* begin RECORDED DATA *

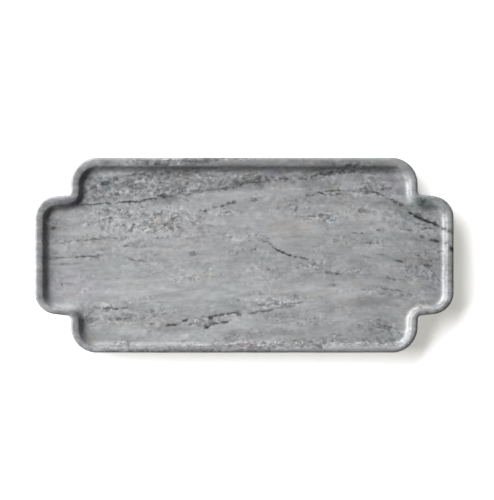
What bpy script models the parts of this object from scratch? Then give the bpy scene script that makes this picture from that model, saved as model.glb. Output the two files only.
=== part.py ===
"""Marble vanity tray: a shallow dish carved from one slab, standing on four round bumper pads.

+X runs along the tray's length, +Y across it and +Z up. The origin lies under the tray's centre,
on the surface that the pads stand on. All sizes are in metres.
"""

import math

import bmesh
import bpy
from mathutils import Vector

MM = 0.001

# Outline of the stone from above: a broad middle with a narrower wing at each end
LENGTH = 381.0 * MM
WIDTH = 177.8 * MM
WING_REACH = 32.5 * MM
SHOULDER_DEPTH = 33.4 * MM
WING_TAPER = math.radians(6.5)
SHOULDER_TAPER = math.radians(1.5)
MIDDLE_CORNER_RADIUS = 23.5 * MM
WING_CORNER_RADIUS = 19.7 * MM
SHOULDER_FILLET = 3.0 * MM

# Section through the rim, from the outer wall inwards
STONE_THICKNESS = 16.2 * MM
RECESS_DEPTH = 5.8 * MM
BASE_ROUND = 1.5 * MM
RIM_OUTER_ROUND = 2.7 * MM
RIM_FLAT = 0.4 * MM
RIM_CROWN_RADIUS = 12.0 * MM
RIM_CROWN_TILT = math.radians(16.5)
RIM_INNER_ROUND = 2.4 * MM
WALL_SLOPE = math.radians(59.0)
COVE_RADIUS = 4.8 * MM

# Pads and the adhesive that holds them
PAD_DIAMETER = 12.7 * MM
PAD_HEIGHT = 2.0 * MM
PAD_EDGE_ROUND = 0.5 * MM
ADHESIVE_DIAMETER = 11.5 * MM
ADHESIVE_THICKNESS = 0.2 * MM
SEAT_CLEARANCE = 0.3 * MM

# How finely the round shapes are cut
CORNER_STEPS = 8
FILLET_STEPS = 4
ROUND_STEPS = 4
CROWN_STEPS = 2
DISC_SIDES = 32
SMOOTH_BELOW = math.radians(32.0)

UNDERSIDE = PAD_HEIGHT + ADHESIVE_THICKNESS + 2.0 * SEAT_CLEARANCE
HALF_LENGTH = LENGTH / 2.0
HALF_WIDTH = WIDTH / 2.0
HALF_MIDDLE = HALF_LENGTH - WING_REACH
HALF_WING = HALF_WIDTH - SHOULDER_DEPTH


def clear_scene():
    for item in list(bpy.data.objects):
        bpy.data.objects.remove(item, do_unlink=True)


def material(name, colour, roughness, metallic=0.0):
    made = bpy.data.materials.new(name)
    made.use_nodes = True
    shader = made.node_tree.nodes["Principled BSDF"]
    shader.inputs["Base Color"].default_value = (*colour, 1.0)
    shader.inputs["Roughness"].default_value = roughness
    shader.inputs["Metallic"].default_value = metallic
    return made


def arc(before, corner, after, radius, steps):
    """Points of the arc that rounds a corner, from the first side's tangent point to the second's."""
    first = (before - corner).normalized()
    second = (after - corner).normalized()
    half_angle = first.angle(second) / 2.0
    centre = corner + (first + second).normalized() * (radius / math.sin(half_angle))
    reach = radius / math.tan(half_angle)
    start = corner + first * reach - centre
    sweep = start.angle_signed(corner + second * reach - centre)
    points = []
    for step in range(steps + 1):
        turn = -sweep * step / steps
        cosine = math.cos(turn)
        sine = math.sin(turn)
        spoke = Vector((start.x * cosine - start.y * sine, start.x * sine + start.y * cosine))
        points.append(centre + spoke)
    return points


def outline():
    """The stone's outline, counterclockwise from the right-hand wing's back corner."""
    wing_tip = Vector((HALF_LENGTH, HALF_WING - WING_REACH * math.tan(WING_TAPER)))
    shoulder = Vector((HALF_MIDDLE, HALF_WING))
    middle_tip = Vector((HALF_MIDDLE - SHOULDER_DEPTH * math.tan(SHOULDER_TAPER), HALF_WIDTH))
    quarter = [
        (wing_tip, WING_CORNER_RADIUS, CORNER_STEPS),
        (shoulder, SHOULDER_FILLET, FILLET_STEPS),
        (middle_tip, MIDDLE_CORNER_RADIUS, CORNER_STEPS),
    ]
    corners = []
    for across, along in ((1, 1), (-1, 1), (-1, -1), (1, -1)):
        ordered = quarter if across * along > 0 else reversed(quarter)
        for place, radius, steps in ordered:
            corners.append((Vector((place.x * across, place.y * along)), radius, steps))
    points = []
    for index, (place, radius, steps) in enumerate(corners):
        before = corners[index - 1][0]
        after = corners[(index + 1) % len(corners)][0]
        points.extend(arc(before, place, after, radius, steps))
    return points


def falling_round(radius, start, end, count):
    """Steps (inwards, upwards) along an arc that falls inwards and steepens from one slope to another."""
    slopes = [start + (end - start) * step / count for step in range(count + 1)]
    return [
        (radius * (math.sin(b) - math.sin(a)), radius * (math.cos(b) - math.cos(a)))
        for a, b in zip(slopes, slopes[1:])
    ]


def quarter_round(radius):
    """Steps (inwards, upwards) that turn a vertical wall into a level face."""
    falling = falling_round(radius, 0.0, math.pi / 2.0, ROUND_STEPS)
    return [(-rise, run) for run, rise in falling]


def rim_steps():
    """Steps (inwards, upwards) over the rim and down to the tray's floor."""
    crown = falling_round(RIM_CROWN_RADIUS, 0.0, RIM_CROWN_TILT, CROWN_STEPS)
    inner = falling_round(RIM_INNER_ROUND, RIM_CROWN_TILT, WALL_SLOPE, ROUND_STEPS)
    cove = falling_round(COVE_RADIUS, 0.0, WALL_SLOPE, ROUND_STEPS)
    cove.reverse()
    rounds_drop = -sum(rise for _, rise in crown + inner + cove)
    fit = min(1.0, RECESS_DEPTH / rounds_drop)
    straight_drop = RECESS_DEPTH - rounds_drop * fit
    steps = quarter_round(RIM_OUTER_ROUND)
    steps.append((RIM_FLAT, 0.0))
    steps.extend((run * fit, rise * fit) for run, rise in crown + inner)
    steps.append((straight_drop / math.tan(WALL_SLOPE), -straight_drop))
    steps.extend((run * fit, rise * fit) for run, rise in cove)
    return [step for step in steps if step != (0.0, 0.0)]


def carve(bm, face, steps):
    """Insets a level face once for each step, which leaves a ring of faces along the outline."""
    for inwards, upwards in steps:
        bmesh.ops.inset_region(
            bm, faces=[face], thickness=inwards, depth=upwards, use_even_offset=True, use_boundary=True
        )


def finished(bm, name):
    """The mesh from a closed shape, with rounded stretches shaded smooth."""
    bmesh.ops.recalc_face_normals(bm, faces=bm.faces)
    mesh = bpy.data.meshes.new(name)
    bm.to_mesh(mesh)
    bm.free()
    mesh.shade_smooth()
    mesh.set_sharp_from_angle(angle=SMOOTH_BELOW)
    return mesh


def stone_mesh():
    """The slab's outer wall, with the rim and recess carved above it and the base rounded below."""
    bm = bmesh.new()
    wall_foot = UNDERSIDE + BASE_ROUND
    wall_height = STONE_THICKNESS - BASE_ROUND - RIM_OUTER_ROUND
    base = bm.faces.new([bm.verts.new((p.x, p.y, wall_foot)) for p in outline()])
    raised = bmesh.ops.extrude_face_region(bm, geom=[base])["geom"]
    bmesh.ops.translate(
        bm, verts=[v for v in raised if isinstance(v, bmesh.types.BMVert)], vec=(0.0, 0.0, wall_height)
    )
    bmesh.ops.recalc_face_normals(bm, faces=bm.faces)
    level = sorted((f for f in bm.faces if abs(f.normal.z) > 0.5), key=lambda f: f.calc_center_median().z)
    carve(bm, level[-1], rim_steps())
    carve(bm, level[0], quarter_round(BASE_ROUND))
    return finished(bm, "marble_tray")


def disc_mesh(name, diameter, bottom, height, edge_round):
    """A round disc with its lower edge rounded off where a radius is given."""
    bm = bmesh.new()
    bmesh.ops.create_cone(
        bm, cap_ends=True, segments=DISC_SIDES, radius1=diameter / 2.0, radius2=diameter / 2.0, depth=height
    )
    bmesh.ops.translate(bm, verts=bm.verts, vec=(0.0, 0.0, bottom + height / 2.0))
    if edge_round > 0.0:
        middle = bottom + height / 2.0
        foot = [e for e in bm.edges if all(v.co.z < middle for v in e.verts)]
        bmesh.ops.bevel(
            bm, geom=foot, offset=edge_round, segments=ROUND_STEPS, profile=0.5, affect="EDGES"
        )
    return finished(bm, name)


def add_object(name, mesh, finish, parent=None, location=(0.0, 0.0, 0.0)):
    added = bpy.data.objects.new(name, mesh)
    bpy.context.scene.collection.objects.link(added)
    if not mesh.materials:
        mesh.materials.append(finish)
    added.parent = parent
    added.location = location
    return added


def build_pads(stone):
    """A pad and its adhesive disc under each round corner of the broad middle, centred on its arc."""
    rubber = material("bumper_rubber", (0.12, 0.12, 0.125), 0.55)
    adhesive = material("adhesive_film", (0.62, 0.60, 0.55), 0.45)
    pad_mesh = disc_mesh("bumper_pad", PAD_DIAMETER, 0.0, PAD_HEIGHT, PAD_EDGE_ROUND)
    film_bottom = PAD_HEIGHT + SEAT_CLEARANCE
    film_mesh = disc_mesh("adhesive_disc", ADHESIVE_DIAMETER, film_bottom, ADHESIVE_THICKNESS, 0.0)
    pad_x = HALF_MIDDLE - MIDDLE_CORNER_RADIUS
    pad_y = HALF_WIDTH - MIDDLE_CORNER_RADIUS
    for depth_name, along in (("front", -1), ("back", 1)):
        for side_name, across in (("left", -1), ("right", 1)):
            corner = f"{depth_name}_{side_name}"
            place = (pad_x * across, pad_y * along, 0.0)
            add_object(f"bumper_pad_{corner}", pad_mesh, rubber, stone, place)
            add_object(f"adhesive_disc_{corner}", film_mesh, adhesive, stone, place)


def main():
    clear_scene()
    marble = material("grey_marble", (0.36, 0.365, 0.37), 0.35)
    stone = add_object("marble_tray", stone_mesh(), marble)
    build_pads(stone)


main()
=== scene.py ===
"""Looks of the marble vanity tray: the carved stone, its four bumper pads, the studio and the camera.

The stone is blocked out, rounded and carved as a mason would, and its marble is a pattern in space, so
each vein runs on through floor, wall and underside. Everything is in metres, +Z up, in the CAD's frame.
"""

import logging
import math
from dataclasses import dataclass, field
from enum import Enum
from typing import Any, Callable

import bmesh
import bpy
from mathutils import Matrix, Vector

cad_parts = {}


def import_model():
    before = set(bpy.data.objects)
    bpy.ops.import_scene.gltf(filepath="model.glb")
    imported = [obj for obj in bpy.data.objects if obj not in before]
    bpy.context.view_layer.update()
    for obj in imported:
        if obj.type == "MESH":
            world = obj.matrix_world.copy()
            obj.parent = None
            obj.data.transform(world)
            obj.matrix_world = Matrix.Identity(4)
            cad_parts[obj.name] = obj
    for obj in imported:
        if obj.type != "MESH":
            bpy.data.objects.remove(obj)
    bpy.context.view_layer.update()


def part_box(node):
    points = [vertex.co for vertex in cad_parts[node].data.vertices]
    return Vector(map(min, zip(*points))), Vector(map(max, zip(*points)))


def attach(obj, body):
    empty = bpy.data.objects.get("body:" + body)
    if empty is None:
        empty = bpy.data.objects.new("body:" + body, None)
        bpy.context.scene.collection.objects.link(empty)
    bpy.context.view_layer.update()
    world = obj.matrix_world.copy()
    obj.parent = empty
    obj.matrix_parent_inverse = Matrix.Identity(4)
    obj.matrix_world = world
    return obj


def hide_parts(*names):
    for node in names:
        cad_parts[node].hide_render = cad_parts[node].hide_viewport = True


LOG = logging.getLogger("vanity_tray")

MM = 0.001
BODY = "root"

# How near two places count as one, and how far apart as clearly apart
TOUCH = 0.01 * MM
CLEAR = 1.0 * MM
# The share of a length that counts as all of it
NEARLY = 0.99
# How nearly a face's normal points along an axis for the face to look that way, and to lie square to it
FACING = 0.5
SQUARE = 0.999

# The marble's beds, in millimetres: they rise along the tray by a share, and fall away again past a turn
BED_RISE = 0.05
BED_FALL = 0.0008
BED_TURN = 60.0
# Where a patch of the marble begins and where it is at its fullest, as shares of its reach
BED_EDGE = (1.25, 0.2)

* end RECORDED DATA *

▶ [WRITTEN INSTRUCTION]:
Pull out and copy each line containing the string "names".

▶ [SOLUTION TO THIS PROBLEM]:
def hide_parts(*names):
    for node in names:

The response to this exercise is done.